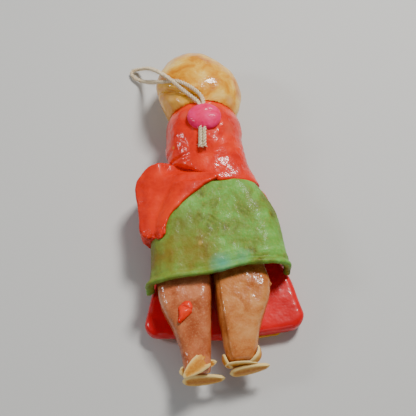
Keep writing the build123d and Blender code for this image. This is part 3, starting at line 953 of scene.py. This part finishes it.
def press_scarf(place, normal):
    """A fold and a notch at the left shoulder, a hollow between the shoulders, and wet dimples."""
    left = step_up(-place.x, 5, 12)
    fold = -0.45 * near(place.y, 16.2 + 0.12 * place.x, 0.6) * left
    notch = -0.7 * near(place.y, 18.0, 0.9) * step_up(-place.x, 12.5, 15)
    hollow = -0.5 * near(place.y, 14, 4) * near(place.x, 0, 5) * step_up(normal.z, 0.4, 0.8)
    wet_patch = step_up(lumps(place, 9, 11), -0.1, 0.25)
    dent = uneven(place, (0.45, 8, 3), (0.18, 2.8, 5), (0.13 * wet_patch, 0.95, 7))
    return normal * (dent + fold + notch + hollow)


# Orange dough under thick wet-looking varnish, with shallow close dimples that break its highlights up.
press(scarf, fill_neck)
soften(scarf, 14)
press(scarf, press_scarf)
scarf_dough, *scarf_parts = dough(
    "orange_wet_varnished_dough",
    ["D61A00", "F02802", "FF3C08"],
    patch=8,
    gloss=0.6,
    dull=0.36,
    dents=1.3,
    dent_depth=0.2,
)
stain_or_painted_light(
    scarf_parts,
    [
        ("F05A40", (8.5, 24, 24), 3.4, 0.6),
        ("F05C44", (-7.5, 31, 25), 2.4, 0.55),
        ("EE6048", (-1.5, 16.0, 26), 1.8, 0.6),
        ("F09A28", (-12.6, 19.5, 21), 0.8, 0.9),
    ],
)
dress(scarf, scarf_dough, "orange_clay", "head_scarf", "scarf_drape")

# ------------------------------------------------------------ headpiece
# A cap of cream dough only half kneaded into amber, so it is marbled, over a plainer roll that shows at
# the lower left; the joint between them is a soft crease.  Thick glossy varnish.


def crease_y(x):
    """The crease between the roll and the cap, as a height along the doll for each place across it."""
    return 39.9 + 0.029 * (x + 1) ** 2


def press_hat(place, normal):
    """Sinks the crease between the roll and the cap, swells both beside it, and dents the whole."""
    upper = step_up(place.z, 12, 18)
    off = place.y - crease_y(place.x)
    crease = (0.4 * near(off, 2.2, 1.5) - 1.2 * near(off, 0, 0.8)) * upper * step_up(-place.x, -1, 4)
    roll = 0.45 * near(off, -3.4, 2.2) * step_up(-place.x, -2, 8) * upper
    return normal * (uneven(place, (0.7, 11, 6), (0.25, 3.6, 2)) + crease + roll)


# Amber and cream dough folded together a few times, in streaks about 7 mm wide under glossy varnish, with an
# orange glow painted on the roll at the lower left for light bounced off the scarf.
hat = clay_lump("hat_base", "hat_crown", grain=0.45, rounds=8)
press(hat, press_hat)
marbled_dough, *marbled_parts = dough(
    "cream_and_amber_marbled_dough",
    ["CC7400", "E49610", "F6BA3C", "FFDA74"],
    patch=7.5,
    gloss=0.7,
    dull=0.36,
    dents=2.6,
    dent_depth=0.35,
)
stain_or_painted_light(
    marbled_parts,
    [
        # Painted bounce light: the next two orange patches on the roll at the lower left, beside the scarf.
        ("ECA850", (-12, 41, 20), 6, 0.85),
        ("E8A248", (-9, 38, 20), 4, 0.7),
        ("E2BC8C", (9, 38.5, 20), 3.0, 0.7),
        ("D08A30", (12.5, 44, 18), 2.0, 0.6),
    ],
)
dress(hat, marbled_dough, "cream_clay", "hat_base", "hat_crown")

# ------------------------------------------------------------ button over the twine
# A pellet of pink dough pressed flat over both strands holds them on the scarf.  It has a finger dimple
# and two drying cracks at its lower edge.
button_low, button_high = (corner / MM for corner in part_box("cord_button"))
button_middle = middle_of("cord_button")
button_rise = 2.6  # from the pellet's widest round to its top
pellet = bmesh.new()
bmesh.ops.create_icosphere(pellet, subdivisions=5, radius=1)
for vertex in pellet.verts:
    vertex.co.x = (button_middle.x + vertex.co.x * (button_high.x - button_low.x) / 2) * MM
    vertex.co.y = (button_middle.y + vertex.co.y * (button_high.y - button_low.y) / 2) * MM
    vertex.co.z = (button_high.z - button_rise + vertex.co.z * button_rise) * MM


def press_button(place, normal):
    """A finger dimple right of the middle, and two short cracks at the lower edge."""
    across = place - button_middle
    dimple = -0.5 * near(across.x, 2.2, 1.5) * near(across.y, 1.2, 0.8)
    crack = -0.35 * near(across.x + 0.5 * lumps(place, 1.5), 0.3, 0.22) * near(across.y, -4.4, 1.0)
    second = -0.3 * near(across.x + 0.5 * lumps(place, 1.5, 3), -1.4, 0.2) * near(across.y, -4.2, 0.7)
    back = step_up(normal.z, 0, 0.4)
    return normal * (uneven(place, (0.16, 2.6, 3), (0.05, 0.8, 5)) + (dimple + crack + second) * back)


# Bright pink dough, hardly varnished: satin, with a faint grain.
button = object_from("cord_button_clay", pellet)
press(button, press_button)
pink_dough, *_ = dough(
    "pink_satin_dough",
    ["E60050", "FA0C62", "FF2C7A"],
    patch=4,
    gloss=0.15,
    dull=0.5,
    grain=0.35,
    dents=1.0,
    dent_depth=0.12,
)
dress(button, pink_dough, "pink_clay", "cord_button")

# ------------------------------------------------------------ dab on the left leg
# A leftover crumb of orange dough, wide at its top and pinched to a tail, stuck on the calf.
dab_middle = middle_of("clay_dab")
dab_axis = Vector((0.47, 0.88, 0))


def press_dab(place, normal):
    """Narrows the lower half to a tail and folds a line across the top."""
    out = place - dab_middle
    run = out.dot(dab_axis)
    sideways = out - dab_axis * run
    sideways.z = 0
    pinch = -0.5 * step_up(-run, -1.5, 3)
    return sideways * pinch + normal * (0.25 * lumps(place, 1.6, 2) - 0.3 * near(run, 1.6, 0.35))


dab = clay_lump("clay_dab", grain=0.14, rounds=4)
press(dab, press_dab)
dress(dab, sleeve_dough, "orange_clay", "clay_dab")

# ------------------------------------------------------------ seeds of the shoes
# Hulled melon seeds glued round the feet: thin flat shells, pointed at one end, amber in the middle with a
# raised paler rim.  One broken half is stuck across the left heel, the rest stand against the soles.

# A seed's half width as a share of its width, at places along it from the point to the round end.
seed_halves = [
    (0.5, 0.0), (0.47, 0.1), (0.4, 0.2), (0.25, 0.35), (0.05, 0.47),
    (-0.15, 0.5), (-0.33, 0.43), (-0.44, 0.27), (-0.49, 0.1), (-0.5, 0.0),
]
seed_steps, seed_across = 44, 20


def seed_mesh(name, length, width, thickness, place, broken=False, bend=0.0):
    """A seed shell along X with its point at +X, then put in place; a broken one ends in a ragged edge."""
    shell = bmesh.new()
    rim = shell.verts.layers.float.new("rim")
    for side in (1, -1):
        rows = []
        for i in range(seed_steps + 1):
            u = -0.5 * cos(pi * i / seed_steps)
            row = []
            for k in range(seed_across + 1):
                v = -cos(pi * k / seed_across)
                x = u
                if broken:
                    ragged = -0.2 + 0.05 * sin(5 * v) + 0.03 * sin(13 * v + 1)
                    x = ragged + (u + 0.5) * (0.5 - ragged)
                y = v * along_rows(seed_halves, x) * width
                lips_and_keel = 0.5 * near(abs(v), 0.86, 0.13) + 0.1 * near(v, 0, 0.2)
                bulge = (1 - v * v) ** 0.5 * (0.62 + lips_and_keel)
                ends = min(1, 9 * (0.5 - abs(u))) ** 0.5
                curl = bend * (x * length) ** 2 + min(bend, 0.05) * 2 * y * y
                z = side * thickness / 2 * bulge * ends - curl
                vertex = shell.verts.new(place @ Vector((x * length, y, z)) * MM)
                vertex[rim] = max(abs(v) ** 3, step_up(abs(x), 0.36, 0.5))
                row.append(vertex)
            rows.append(row)
        for low, high in zip(rows, rows[1:]):
            for k in range(seed_across):
                shell.faces.new((low[k], low[k + 1], high[k + 1], high[k]))
    bmesh.ops.remove_doubles(shell, verts=shell.verts, dist=0.004 * MM)
    bmesh.ops.dissolve_degenerate(shell, edges=shell.edges, dist=0.001 * MM)
    bmesh.ops.recalc_face_normals(shell, faces=shell.faces)
    return object_from(name, shell)


def standing(x, y, z, turn, lean):
    """A seed stood across the foot and turned, its upper edge leaning towards the leg."""
    turned = Matrix.Rotation(radians(turn), 4, "Z")
    leaning = Matrix.Rotation(radians(90 - lean), 4, "X")
    return Matrix.Translation((x, y, z)) @ turned @ leaning


# Dried melon seed husk: amber in the middle and cream on the rim, with a fine fibrous mottle, half matt.
husk_fibre = 1.11
seed_husk, tree, shader = new_material("dried_melon_seed_husk")
place = put(tree, "ShaderNodeTexCoord").outputs["Object"]
rim_value = put(tree, "ShaderNodeAttribute", attribute_name="rim").outputs["Fac"]
fibre = put(
    tree,
    "ShaderNodeTexNoise",
    {"Vector": place, "Scale": 1000 / husk_fibre, "Detail": 4.0, "Roughness": 0.65},
)
part_rim = put(tree, "ShaderNodeMath", {0: rim_value, 1: 0.75}, operation="MULTIPLY")
mottle = put(tree, "ShaderNodeMath", {0: fibre.outputs["Fac"], 1: 0.45}, operation="MULTIPLY")
paleness = put(tree, "ShaderNodeMath", {0: part_rim.outputs[0], 1: mottle.outputs[0]}, operation="ADD")
tone = put(
    tree,
    "ShaderNodeValToRGB",
    {"Fac": paleness.outputs[0]},
    stops=[(0.18, "C87A24"), (0.42, "EAAC4C"), (0.75, "FBDC90")],
)
tree.links.new(tone.outputs["Color"], shader.inputs["Base Color"])
husk_bump = put(
    tree,
    "ShaderNodeBump",
    {"Height": fibre.outputs["Fac"], "Distance": 0.08 * MM, "Strength": 0.6},
)
tree.links.new(husk_bump.outputs["Normal"], shader.inputs["Normal"])
shader.inputs["Roughness"].default_value = 0.45
shader.inputs["Specular IOR Level"].default_value = 0.15
shader.inputs["Coat Weight"].default_value = 0.08
shader.inputs["Coat Roughness"].default_value = 0.25

# The broken half lies flat across the heel.  Each seed: its name, its solid, its length, width and
# thickness, and its place; the two that wrap round the right foot are bent.
heel_place = Matrix.Translation((-10.0, -60.2, 17.5)) @ Matrix.Rotation(radians(214), 4, "Z")
half_seed = {"broken": True, "bend": 0.03}
wrapped = {"bend": 0.17}
for seed_name, node, length, width, thickness, seed_place, shape in [
    ("left_sole_husk", "left_sole_seed", 14.6, 7.4, 2.0, standing(-8.6, -64.0, 9.4, 0, 17), {}),
    ("right_sole_husk", "right_sole_seed", 14.0, 6.8, 2.0, standing(7.2, -62.1, 10.6, 7, 15), {}),
    ("left_heel_husk", "left_heel_seed", 13.0, 5.8, 1.3, heel_place, half_seed),
    ("left_instep_husk", "left_instep_seed", 13.2, 5.2, 1.4, standing(-10.2, -60.2, 12.6, 12, 55), {}),
    ("right_insole_husk", "right_heel_seed", 11.2, 7.6, 1.3, standing(4.4, -60.6, 12.6, 0, 5), {}),
    ("right_outer_husk", "right_outer_seed", 7.6, 6.6, 1.3, standing(10.8, -58.8, 13.0, 60, 10), wrapped),
    ("right_inner_husk", "right_inner_seed", 5.6, 5.6, 1.3, standing(-1.2, -59.8, 12.6, -58, 8), wrapped),
]:
    seed = seed_mesh(seed_name, length, width, thickness, seed_place, **shape)
    dress(seed, seed_husk, "seed", node)

# ------------------------------------------------------------ toothpicks
# Birch toothpicks hold the legs and the head on the body; they are hidden inside the dough.
grain_width = 0.4
birch, tree, shader = new_material("birch_toothpick")
place = put(tree, "ShaderNodeTexCoord").outputs["Object"]
stretch = put(tree, "ShaderNodeMapping", {"Vector": place, "Scale": (1, 0.08, 1)})
wood_grain = put(
    tree,
    "ShaderNodeTexNoise",
    {"Vector": stretch.outputs["Vector"], "Scale": 1000 / grain_width, "Detail": 3.0},
)
tone = put(
    tree,
    "ShaderNodeValToRGB",
    {"Fac": wood_grain.outputs["Fac"]},
    stops=[(0, "C9A671"), (1, "E8D3A8")],
)
tree.links.new(tone.outputs["Color"], shader.inputs["Base Color"])
shader.inputs["Roughness"].default_value = 0.7
for node in ("neck_stick", "left_leg_stick", "right_leg_stick"):
    for material_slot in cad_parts[node].material_slots:
        material_slot.material = birch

◆ **What the exercise asks**: Restate the listing exactly, starting at its first line and ending at the line where "return normal * (dent" occurs; include both and no other lines.

◆ **Right answer**:
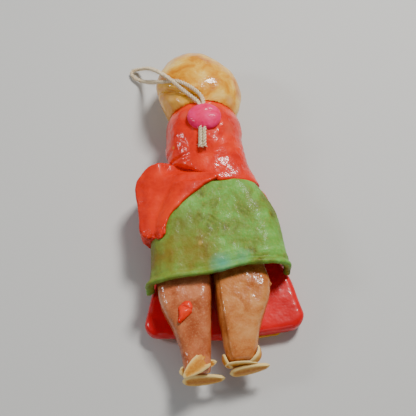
Keep writing the build123d and Blender code for this image. This is part 3, starting at line 953 of scene.py. This part finishes it.
def press_scarf(place, normal):
    """A fold and a notch at the left shoulder, a hollow between the shoulders, and wet dimples."""
    left = step_up(-place.x, 5, 12)
    fold = -0.45 * near(place.y, 16.2 + 0.12 * place.x, 0.6) * left
    notch = -0.7 * near(place.y, 18.0, 0.9) * step_up(-place.x, 12.5, 15)
    hollow = -0.5 * near(place.y, 14, 4) * near(place.x, 0, 5) * step_up(normal.z, 0.4, 0.8)
    wet_patch = step_up(lumps(place, 9, 11), -0.1, 0.25)
    dent = uneven(place, (0.45, 8, 3), (0.18, 2.8, 5), (0.13 * wet_patch, 0.95, 7))
    return normal * (dent + fold + notch + hollow)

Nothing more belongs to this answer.